Is it not important for me to know what is happening on this planet in which I live?!
And then it's late and I'm tired and yes, maybe if I went to bed before 11:30 every night, I'd have the energy - but I don't, and I don't - and the reason I don't is because there are little children affixed to my body almost every moment of every day and milk streams that could put out an eye and quite honestly, that little bit of time at night is the only time I have to my self and if you know what's good for you, you will keep your hands to your self.
So, when I went to go see the doctor in February for something completely unrelated to ... eating ... I very tentatively asked if it was uh, normal that my appetite was uh, dead.

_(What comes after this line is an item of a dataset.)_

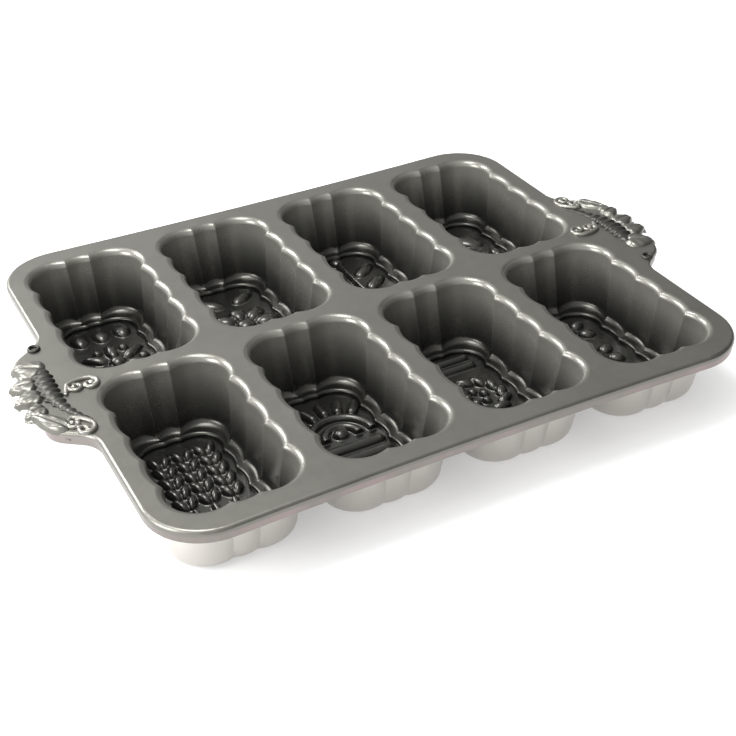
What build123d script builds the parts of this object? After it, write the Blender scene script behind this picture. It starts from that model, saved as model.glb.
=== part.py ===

And the kind doctor, nodded his head and said "Yes. It is very normal. Because when you are breastfeeding, your estrogen level dips and estrogen is what controls your sex drive. So, once you stop breastfeeding, your estrogen level will return to it's normal level and all will be well in the land of bow chica bow wow."
That certainly helped to explain a lot. But, there were other factors at play. There's the whole mental trauma that I went through before I even became a mother. Somewhere between the shots and the exams and the charting and the surgeries and the emotional roller coaster and the hormonal craziness because of the drugs that I was pumping in to my body every other month, the whole act of "love making" became intercourse for the sole purpose of creating new life. The intimacy side of our marriage took a severe beating. It was knocked down and kicked and dragged through the mud and told "Yo, go make me a sandwich, beyotch."
And then there were the romantic exchanges that consisted of "Hurry the heck up, would you already!! We have to get to the doctor's office and traffic north on the 805 will be a nightmare. Focus!! STAY FOCUSED!!!"
I'm pretty sure that in his wildest dreams, that's what every man wants to hear.
So imagine my surprise, when after trying for almost 10 years to have a baby, and after the birth of our triplets when sex was the farthest thing from my mind, shazam, I become pregnant without a team of doctors in the room or any gentle words of ... encouragement.
Little kids lead to little sex.
And sometimes, a little sex can lead to (more) little kids.
Now, many women assume that you cannot get pregnant while you are breastfeeding. But here is a little known fact: Most women do not get pregnant while they are breastfeeding because most women who are breastfeeding are not having sex. Perhaps putting a temporary kibosh on the female libido is mother nature's way of insuring that women don't have babies too closely together.
Whatever the case, I have yet to meet a breastfeeding mother who is not bordering on complete celibacy. For that matter, I have yet to meet a mother with a baby less than a year old, who if given the choice, would rather pull her small toenail off then "do it".
This isn't something that very many women openly discuss. It's a personal thing. It's private. But I love to chat with new mothers that I meet, and usually after I ask them how their baby is sleeping, I'll smile and inquire, "So, how's your love life?"
And every single time I have ever asked this question, the women will give me a look of absolute disbelief and say "OH MY GOD. It is totally DEAD."
And I suspected that they would answer this, before I even asked, which is why I asked in the first place, because I am collecting data in case I ever go back to school for my PhD, my dissertation is going to be "The effect of children on the parental sex life."
It could be hormonal. Or maybe it's sleep deprivation. Or maybe it's the physical closeness that women have with their baby (ies) everyday that renders them not willing - or able - to maintain a physical closeness with their spouse at the end of a long day. The women are physically tapped out. But for the men in these situations? The poor buggers are deprived and starved. Not just sexually, but emotionally. And seriously? That's not a good thing. Because after a certain period of time, a marriage will suffer.
So if you find yourself in this situation, what can you do about it?
Well... I'm no Doctor Ruth, but two weeks ago, people around the globe turned off their lights for an hour to recognize Earth Hour. And what started off as an hour - wound up being more than an hour, for us. Once we turned off the television and the computer and the stereo and every single light in the house, and lit candles, we focused on each other more than we have since October of 2006.
It is so easy to get distracted by life. Especially when you have young children to care for and a house to clean and a dog to feed and bills to pay and e-mail to check one last time before you go to bed.
But if you find yourself in a similarly starved situation?
Turn off the power and light candles.
Eventually, you will find your libido.
Or, at least, something that looks kinda like it.